In contrast, it is not possible to meet the prerequisites for dying without also meeting the prerequisites for being bloodied. Those two states are both dependant on the current number of hit points which the character has. Dying is necessarily a mechanical progression from bloodied in a way in which immobilised is not necessarily a mechanical progression from slowed. As such it seems intuitively reasonable to suggest that dying supercedes bloodied as the 'state' (as distinct from condition) of the character.

This is not conclusive, of course, as it is possible for conditions on a scale to include earlier conditions on that same scale. But comparisons with slowed and immobilised used to justify the notion that dying should include bloodied are false, and I think it far more likely that WotC intended dying and bloodied to be two distinct states, given that they are different posisitons on the single hit point bar, than that they intended for the bloodied state to coexist with the dying state.
 

Majushi

First Post
Wow.

Clearly everyone here is only spouting their personal beliefs regarding the matter, rather than backing them up with clear rules or rulings.

It is also clear that there is no rule specifically coming down on one side or the other.

My suggestion; Get CustServ to answer if a dying character is also bloodied.

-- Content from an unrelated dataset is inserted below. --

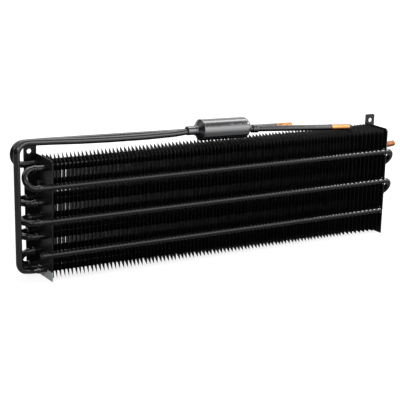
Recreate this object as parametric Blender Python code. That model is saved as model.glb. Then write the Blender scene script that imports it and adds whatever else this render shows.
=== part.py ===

Equally, those claiming you can heal a dead character? seriously? Are you trying to win an argument by spouting something so random that you confuse your opponent and thereby believe you've won? Doesn't work like that I'm afraid...
 

keterys

First Post
Very well put Trevelyan, as always. I'd be extremely willing to believe that the _intent_ is for you to not be bloodied while dying, or at least someone's intent. I'd also believe that different people had different ideas about how it should work.

As _written_, however, you are definitely bloodied while dying, as far as I can tell from every rule given. I also do believe that it would cause problems if you took that out without also putting in words that allow bloodied triggers and look at appropriate feats and powers to make sure they also work on Dying when appropriate.